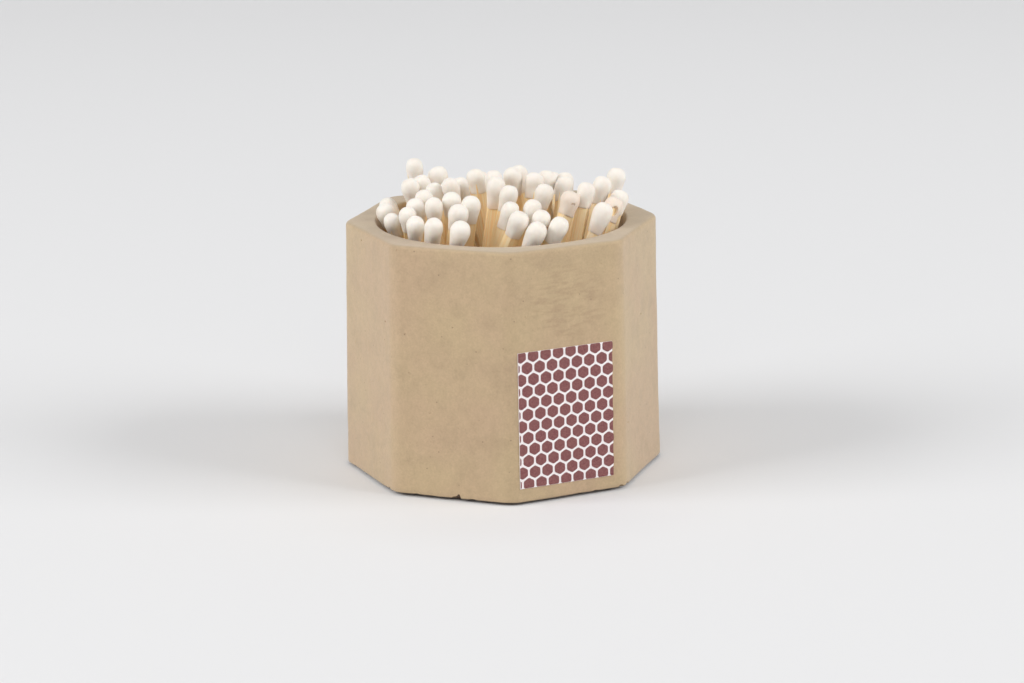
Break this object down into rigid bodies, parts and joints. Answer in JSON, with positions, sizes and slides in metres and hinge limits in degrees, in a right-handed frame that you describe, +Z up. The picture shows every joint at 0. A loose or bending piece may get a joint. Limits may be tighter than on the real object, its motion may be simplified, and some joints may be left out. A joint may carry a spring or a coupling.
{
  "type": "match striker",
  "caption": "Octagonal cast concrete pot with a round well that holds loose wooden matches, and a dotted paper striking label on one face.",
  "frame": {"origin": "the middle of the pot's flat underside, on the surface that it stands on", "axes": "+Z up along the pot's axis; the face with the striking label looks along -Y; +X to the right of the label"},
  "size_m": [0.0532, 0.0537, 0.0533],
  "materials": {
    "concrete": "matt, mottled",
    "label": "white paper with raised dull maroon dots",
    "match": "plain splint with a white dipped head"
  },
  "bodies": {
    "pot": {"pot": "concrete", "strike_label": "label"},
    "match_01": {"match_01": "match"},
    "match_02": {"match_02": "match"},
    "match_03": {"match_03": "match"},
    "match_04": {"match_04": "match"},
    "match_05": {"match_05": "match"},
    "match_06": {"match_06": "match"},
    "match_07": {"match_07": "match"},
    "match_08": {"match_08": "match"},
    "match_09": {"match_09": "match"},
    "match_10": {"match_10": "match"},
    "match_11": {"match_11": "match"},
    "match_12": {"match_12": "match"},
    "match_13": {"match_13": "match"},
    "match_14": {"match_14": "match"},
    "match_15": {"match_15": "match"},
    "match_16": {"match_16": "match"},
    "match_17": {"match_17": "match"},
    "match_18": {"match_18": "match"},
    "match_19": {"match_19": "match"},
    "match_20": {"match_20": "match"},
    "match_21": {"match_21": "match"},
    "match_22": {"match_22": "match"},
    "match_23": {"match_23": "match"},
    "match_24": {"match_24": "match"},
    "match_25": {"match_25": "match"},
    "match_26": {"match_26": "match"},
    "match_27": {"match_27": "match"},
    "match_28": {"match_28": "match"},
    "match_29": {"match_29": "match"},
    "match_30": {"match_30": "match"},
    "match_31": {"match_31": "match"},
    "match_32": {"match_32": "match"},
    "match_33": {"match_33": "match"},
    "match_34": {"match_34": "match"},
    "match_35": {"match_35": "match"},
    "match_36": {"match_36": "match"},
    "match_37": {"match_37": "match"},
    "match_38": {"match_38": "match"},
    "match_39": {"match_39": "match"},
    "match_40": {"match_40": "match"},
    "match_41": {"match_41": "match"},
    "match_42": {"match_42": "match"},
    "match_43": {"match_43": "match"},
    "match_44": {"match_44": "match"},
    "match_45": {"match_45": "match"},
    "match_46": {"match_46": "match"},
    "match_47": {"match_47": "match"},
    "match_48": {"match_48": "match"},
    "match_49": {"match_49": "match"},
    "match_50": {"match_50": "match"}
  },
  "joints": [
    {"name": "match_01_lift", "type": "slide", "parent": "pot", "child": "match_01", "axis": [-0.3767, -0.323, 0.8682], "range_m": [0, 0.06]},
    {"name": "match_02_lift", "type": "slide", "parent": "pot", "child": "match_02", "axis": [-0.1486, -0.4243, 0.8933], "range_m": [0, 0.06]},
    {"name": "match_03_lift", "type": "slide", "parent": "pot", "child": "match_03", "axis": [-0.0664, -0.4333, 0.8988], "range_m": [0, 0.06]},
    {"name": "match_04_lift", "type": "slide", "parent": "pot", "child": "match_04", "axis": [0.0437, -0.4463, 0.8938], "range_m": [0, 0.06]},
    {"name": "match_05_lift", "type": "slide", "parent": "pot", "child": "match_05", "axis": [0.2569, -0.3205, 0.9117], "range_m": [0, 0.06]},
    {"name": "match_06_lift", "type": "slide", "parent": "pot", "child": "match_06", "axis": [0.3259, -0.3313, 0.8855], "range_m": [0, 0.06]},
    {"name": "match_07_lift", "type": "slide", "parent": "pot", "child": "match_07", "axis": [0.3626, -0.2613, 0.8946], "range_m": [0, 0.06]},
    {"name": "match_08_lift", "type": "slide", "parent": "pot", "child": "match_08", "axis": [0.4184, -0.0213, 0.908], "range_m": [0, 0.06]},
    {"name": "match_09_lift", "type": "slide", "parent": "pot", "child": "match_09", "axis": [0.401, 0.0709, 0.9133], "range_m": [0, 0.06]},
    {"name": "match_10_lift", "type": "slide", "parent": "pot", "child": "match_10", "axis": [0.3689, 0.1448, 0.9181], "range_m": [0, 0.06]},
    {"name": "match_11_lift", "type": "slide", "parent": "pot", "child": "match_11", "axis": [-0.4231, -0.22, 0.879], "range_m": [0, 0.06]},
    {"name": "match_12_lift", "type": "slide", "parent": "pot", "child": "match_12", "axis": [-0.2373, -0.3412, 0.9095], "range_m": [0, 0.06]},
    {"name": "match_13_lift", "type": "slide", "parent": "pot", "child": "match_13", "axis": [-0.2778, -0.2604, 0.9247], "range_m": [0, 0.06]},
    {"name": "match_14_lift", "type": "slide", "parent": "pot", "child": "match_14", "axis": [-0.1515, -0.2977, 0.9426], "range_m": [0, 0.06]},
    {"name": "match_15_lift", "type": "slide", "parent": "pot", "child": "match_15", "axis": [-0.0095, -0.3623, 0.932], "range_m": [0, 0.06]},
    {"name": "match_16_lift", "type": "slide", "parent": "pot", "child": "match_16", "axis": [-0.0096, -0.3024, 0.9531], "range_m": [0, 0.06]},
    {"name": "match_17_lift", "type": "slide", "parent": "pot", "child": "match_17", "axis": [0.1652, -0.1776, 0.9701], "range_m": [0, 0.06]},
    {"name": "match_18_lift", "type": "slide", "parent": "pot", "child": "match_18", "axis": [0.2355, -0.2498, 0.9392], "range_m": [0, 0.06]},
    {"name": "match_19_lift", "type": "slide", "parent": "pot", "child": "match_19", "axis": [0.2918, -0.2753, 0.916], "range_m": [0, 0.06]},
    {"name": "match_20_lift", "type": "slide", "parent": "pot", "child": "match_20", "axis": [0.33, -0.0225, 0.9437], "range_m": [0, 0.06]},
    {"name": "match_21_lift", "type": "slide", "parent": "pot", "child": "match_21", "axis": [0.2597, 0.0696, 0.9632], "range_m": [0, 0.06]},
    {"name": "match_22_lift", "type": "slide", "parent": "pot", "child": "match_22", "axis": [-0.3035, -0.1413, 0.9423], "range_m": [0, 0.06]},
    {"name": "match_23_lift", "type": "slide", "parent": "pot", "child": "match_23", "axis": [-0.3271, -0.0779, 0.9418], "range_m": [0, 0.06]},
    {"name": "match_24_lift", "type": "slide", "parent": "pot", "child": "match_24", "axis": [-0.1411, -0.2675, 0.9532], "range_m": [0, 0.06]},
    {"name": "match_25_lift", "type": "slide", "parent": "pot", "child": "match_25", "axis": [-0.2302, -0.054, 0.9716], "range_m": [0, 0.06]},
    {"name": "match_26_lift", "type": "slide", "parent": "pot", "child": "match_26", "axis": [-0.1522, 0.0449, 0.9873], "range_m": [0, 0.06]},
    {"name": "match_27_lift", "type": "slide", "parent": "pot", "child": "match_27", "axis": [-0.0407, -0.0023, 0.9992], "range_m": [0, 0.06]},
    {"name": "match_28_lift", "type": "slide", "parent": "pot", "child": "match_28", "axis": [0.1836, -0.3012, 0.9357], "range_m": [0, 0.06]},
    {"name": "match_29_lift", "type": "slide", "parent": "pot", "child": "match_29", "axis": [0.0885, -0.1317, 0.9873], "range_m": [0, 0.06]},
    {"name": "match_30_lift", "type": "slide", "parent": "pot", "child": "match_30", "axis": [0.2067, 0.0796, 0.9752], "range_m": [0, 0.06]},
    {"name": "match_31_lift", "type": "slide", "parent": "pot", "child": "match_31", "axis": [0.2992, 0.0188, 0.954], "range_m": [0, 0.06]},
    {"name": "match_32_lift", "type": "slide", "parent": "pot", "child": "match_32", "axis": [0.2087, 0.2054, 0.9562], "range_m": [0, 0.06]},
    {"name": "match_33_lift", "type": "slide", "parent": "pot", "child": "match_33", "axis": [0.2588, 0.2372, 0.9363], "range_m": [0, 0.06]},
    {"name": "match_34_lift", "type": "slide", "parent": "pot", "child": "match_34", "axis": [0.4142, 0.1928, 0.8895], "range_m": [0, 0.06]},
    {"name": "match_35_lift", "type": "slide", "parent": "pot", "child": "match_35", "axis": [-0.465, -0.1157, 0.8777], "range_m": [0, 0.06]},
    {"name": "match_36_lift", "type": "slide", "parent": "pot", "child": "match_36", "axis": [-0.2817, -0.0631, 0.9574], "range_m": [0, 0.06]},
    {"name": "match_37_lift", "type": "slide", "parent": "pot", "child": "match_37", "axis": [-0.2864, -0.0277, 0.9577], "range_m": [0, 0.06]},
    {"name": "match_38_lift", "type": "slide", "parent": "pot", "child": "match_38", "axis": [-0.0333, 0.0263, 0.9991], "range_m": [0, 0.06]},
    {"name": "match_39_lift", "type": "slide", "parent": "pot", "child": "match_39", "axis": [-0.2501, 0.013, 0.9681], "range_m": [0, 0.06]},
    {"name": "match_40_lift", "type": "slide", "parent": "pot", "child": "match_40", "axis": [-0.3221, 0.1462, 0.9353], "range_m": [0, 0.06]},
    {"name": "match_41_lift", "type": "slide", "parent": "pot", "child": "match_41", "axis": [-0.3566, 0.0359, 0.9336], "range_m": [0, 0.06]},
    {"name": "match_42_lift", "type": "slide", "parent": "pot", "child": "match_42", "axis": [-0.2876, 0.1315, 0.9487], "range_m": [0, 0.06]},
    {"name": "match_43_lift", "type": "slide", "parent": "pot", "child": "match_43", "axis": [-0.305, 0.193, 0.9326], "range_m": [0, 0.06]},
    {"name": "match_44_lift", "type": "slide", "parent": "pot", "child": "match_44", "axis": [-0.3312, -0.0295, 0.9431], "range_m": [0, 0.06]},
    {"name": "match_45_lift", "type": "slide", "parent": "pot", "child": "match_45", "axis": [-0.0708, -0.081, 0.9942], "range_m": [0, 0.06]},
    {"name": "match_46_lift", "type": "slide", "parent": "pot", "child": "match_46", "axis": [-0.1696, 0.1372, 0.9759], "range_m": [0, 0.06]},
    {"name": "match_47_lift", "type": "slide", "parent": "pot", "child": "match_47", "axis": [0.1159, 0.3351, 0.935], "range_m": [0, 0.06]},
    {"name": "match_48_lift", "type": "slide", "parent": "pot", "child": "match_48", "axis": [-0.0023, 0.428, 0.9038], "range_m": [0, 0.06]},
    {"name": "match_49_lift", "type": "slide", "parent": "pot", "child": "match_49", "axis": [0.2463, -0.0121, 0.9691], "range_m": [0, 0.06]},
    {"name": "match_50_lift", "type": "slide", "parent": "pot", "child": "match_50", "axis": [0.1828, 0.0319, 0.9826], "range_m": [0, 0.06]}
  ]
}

────────────────────────────────────────

Report how many lines of the listing hold the string "frame", giving only the number.

2